Initially, millets were mostly grown in South India and even today it’s a staple in some parts of Karnataka, Andhra Pradesh, Tamil Nadu, Kerala, Telangana, Uttarakhand, Jharkhand, Madhya Pradesh, and Maharashtra. Millets were very popular. But due to the very diverse food culture in India, northern states were not exposed to millets as they had their own staples. For them, it was rice, wheat, dairy, corn, lentils, and pulses.
Due to the Green Revolution in the ’60s, wheat and rice got a boost as they were considered a modern man’s food.
The middle of the 20th Century saw a rapid decline in the demand and consumption of millets in India. Grains like Jowar, Bajra, and Ragi, which were once considered to be the staples of Indians, started to disappear from our daily diets. This lasted up until 5 odd years. Why did their demand decrease?
Well, we are here to solve this case for you.
Here is the curious case of millets’ disappearance and the revival of this superfoods’ era:
1. The Green Revolution and loss of food history
To rise from a state of famine and food shortage in the 1900s, Indians went for rapid adoption of high-yielding varieties of rice, wheat, sugarcane and cotton in the tropical and subtropical regions which require high rainfall and firm irrigation systems. However, this came at the cost of millets that were a staple food for many communities and farmers.

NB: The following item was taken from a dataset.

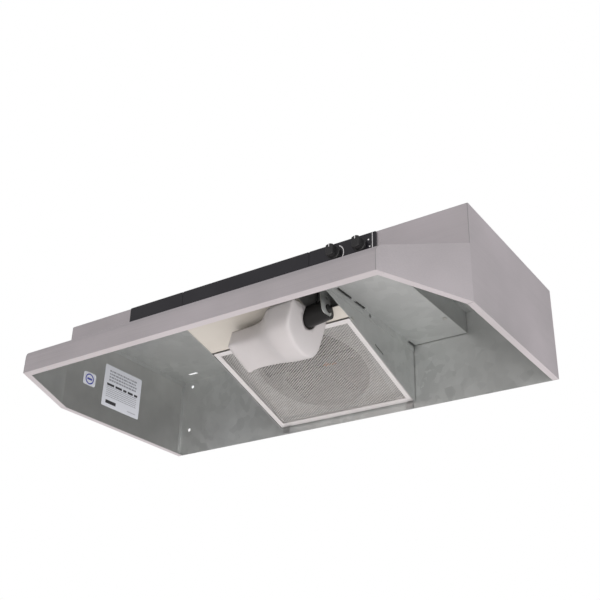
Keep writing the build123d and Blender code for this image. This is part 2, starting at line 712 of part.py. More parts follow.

2. Lack of research and development
As emphasis shifted to improving a few grains for large-scale commercial uses, the consumption of millets declined to limit their production and potential for growth. Due to this, farmers gradually turned towards profitable produce.

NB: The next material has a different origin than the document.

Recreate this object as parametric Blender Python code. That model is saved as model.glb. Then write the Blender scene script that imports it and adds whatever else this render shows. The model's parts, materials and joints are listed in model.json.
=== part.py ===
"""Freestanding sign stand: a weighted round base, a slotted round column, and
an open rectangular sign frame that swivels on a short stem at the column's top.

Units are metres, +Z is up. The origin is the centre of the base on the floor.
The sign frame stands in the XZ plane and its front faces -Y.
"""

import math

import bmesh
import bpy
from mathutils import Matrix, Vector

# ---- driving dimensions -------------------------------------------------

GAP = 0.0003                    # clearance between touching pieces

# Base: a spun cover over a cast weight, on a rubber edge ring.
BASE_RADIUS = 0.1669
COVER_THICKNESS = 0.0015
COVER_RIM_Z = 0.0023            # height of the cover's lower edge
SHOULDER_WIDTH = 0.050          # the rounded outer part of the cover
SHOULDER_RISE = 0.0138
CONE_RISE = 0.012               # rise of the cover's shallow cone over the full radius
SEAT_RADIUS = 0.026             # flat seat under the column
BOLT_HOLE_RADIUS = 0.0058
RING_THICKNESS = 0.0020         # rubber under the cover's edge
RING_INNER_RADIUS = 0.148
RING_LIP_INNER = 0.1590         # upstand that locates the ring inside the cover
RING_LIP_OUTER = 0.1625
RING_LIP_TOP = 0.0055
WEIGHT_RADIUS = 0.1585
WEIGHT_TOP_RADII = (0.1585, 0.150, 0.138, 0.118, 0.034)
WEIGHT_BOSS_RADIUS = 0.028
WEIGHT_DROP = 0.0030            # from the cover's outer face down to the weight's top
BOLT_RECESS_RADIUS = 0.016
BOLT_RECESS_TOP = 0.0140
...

A handful of research organizations were working towards millets, but it remained under the radar for years and little attention was paid to improving production quality or developing high-yielding varieties as focus shifted to cash crops.

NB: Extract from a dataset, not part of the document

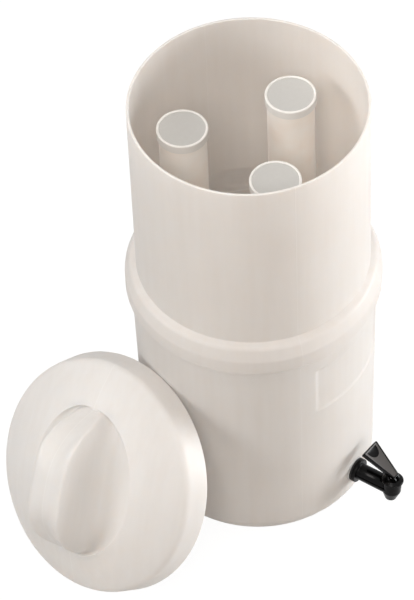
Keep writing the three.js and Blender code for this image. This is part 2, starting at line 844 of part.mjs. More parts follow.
// The pockets sink beside the grip and fade out at its two ends
function pocketAt(x, y, depthShare) {
  const aside = Math.abs(y) / Math.max(Math.hypot((x * gripWidth) / gripLength, y), Number.EPSILON);
  return domeAt(x, y) - lidPocketDepth * depthShare * aside;
}

function lidOuterRings() {
  const shoulderRadius = lidRimRadius - lidSkirtDraft;
  const skirt = [[lidRimRadius, 0], [shoulderRadius, lidSkirtHeight]].map(([radius, height]) =>
    lidRing(radius, radius, 1, () => height));
  const shoulder = Array.from({ length: shoulderSteps }, (_, i) => {
    const sweep = (rad(lidShoulderSweep) * (i + 1)) / shoulderSteps;
    const radius = shoulderRadius - lidShoulderRadius * (1 - Math.cos(sweep));
    return lidRing(radius, radius, 1, () => lidSkirtHeight + lidShoulderRadius * Math.sin(sweep));
  });
  const ovalLength = lidOvalLength / 2;
  const ovalWidth = lidOvalWidth / 2;
  const dome = domeShares.map((share) =>
    lidRing(lerp(shoulderTop.radius, ovalLength, share), lerp(shoulderTop.radius, ovalWidth, share), 1, domeAt));
  const pockets = pocketShares.map(([share, depthShare, riseShare]) =>
    lidRing(
      lerp(ovalLength, gripLength / 2, share),
      lerp(ovalWidth, gripWidth / 2, share),
      lerp(1, gripPlanPower, share),
      (x, y) => lerp(pocketAt(x, y, depthShare), archAt(x), riseShare),
    ));
  const crest = crestShares.map(([lengthShare, widthShare, riseShare]) =>
    lidRing(
      (lengthShare * gripLength) / 2,
      (widthShare * gripWidth) / 2,
      gripPlanPower,
      (x, y) => lerp(pocketAt(x, y, 1), archAt(x), riseShare),
    ));
  return [...skirt, ...shoulder, ...dome, ...pockets, ...crest];
}

// The inner face of the skin, one wall thickness in along the surface's own normals
function thickened(rings, wall) {
  return rings.map((ring, k) =>
    ring.map((point, i) => {
      const along = ring[(i + 1) % ring.length].clone().sub(ring.at(i - 1));
      const next = rings[Math.min(k + 1, rings.length - 1)][i];
      const previous = rings[Math.max(k - 1, 0)][i];
      const across = next.clone().sub(previous);
      const normal = along.cross(across).normalize();
      const inner = point.clone().addScaledVector(normal, -wall);
      if (k === 0) inner.z = point.z;
      return inner;
    }));
}

function lidShell() {
  const outer = lidOuterRings();
  const inner = thickened(outer, lidWall).reverse();
  const crest = new THREE.Vector3(0, 0, gripHeight);
  const underCrest = new THREE.Vector3(0, 0, gripHeight - lidWall);
  return loft(underCrest, [...inner, ...outer], crest);
}

function lidMatrix(distance) {
  const direction = rad(leanDirection);
  const height = lidRimRadius * Math.cos(rad(leanRise));
  return new THREE.Matrix4()
    .makeTranslation(distance * Math.cos(direction), distance * Math.sin(direction), height)
    .multiply(new THREE.Matrix4().makeRotationZ(rad(leanFacing)))
    .multiply(new THREE.Matrix4().makeRotationY(quarterTurn - rad(leanRise)));
}

// Slides the tilted rim in from afar until its nearest point is one gap away from the vessel's wall
function leanDistance() {
  const rimGap = (distance) => {
    const place = lidMatrix(distance);
    const gaps = Array.from({ length: rimSamples }, (_, i) => {
      const angle = (i * fullTurn) / rimSamples;
      return [lidRimRadius, lidRimRadius - lidWall].map((radius) => {
        const point = new THREE.Vector3(radius * Math.cos(angle), radius * Math.sin(angle), 0);
        point.applyMatrix4(place);
        return Math.hypot(point.x, point.y) - lowerRadiusAt(Math.max(point.z, 0));
      });
    });
    return Math.min(...gaps.flat());
  };
  let near = lowerBaseRadius / 2;
  let far = 2 * (lowerBaseRadius + lidRimRadius);
  for (let i = 0; i < halvings; i++) {
    const middle = (near + far) / 2;
    if (rimGap(middle) < seatGap) near = middle;
    else far = middle;
  }
  return far;
}

function lid() {
  const group = new THREE.Group();
  group.applyMatrix4(lidMatrix(leanDistance()));
  const shell = named("lid", lidShell(), milkyPlastic);
  shell.rotation.z = rad(leanSpin);
  group.add(shell);
  return group;
}

// The whole filter

const filter = new THREE.Group();
filter.add(named("lower_vessel", lowerVessel(), milkyPlastic));
filter.add(named("upper_vessel", upperVessel(), milkyPlastic));
candlePlaces().forEach((place, i) => filter.add(candle(i + 1, place)));
filter.add(tap());
filter.add(lid());

export default filter;
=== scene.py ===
# Dresses a two-tier gravity water filter: moulded vessels, ceramic candles, a lever tap and a lid
import json
import math
import bmesh
import bpy
from mathutils import Matrix, Vector


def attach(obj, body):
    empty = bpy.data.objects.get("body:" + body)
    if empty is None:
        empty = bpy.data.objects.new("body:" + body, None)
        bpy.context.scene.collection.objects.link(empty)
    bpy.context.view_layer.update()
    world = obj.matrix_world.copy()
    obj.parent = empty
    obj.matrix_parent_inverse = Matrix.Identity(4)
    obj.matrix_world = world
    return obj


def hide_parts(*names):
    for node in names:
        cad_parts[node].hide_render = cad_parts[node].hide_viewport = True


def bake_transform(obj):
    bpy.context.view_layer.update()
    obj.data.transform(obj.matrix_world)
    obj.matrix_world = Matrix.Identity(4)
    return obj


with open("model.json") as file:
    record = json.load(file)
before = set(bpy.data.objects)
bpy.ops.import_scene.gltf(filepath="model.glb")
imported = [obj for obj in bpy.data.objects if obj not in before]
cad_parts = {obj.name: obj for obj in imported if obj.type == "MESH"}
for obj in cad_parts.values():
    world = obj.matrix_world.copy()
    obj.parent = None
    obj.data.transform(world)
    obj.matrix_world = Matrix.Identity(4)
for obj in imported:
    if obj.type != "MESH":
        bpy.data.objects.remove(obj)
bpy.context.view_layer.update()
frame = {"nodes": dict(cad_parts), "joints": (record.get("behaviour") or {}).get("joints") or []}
mm = 0.001
print("frame loaded:", len(frame["nodes"]), "nodes")


# Colours are written as sRGB hex, and the sRGB curve turns them to linear here
def linearColour(hexCode):
    shares = [int(hexCode[i:i + 2], 16) / 255 for i in (1, 3, 5)]
    bend = lambda s: s / 12.92 if s <= 0.04045 else ((s + 0.055) / 1.055) ** 2.4
    return (*map(bend, shares), 1)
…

3. Struggles of post-harvest processing
Most of the millets must be threshed and dehulled before they are ready for consumption. These processes are time-consuming and have to be undertaken manually which leads to loss of grain also causes health issues for the limited farmers engaged in the process. Due to the strenuous manual processes required for processing millets, it strengthened the shift of farmers to cash crops.
4. Low social status of millets
Millets have traditionally been an affordable grain, grown by smallholder farmers for their own consumption. They were the staples while crops like wheat were reserved for festivities and special celebrations. As rice and wheat became widely available, in affordably-priced varieties, consumers began adopting them for regular meals.
According to Indian food scientist Koushik Seetharaman, “As the Indian middle class grows, tastes are changing. Millet is increasingly considered a ‘lower-class’ food”. And the use of millets as fodder for animals and birds, only adds to the perception.
But now millets are suddenly re-emerging from the ashes due to the constant support from the government, independent companies, agro research institutes, NGO’s, etc due to the following reasons:
i. An increase in cases of malnourishment due to lack of food led to the rediscovery of millets.
ii. Increasing health issues like obesity and diabetes have led to the consumption of these grains due to their exceptional nutritional benefits.
iii. Millets can survive harsh climatic conditions, can grow in dry weather and requires less rainfall, which led to its cultivation.
iv. Dwindling national food security resulted in a lack of financing for agriculture which resulted in bringing millets back as they are less expensive to cultivate.
v. Due to ever-growing awareness about millet’s nutritional and agricultural benefits, consumers are shifting towards it.
Nowadays, millets are becoming popular among consumers not just in India but around the globe. Know-how:
1. Gourmet cooking
Gourmet chefs are adding millet to an array of recipes, from pakode (learn how to make spinach fritters) and biryani to risotto and brownies.
2. Popular connection
Bollywood actress Alia Bhatt swears by ragi chips in health websites and fashion magazines.
They are key ingredients in the recipes of microbreweries in Bangalore and Pune.
4. Culinary classes
There are restaurants, culinary workshops, recipe books, cooking groups, exhibitions and even a marathon dedicated to promoting these super grains for their nutritional benefits and sustainable production.
So what are you waiting for? Go and grab your favorite millets to heaps of good health to your daily meal plan!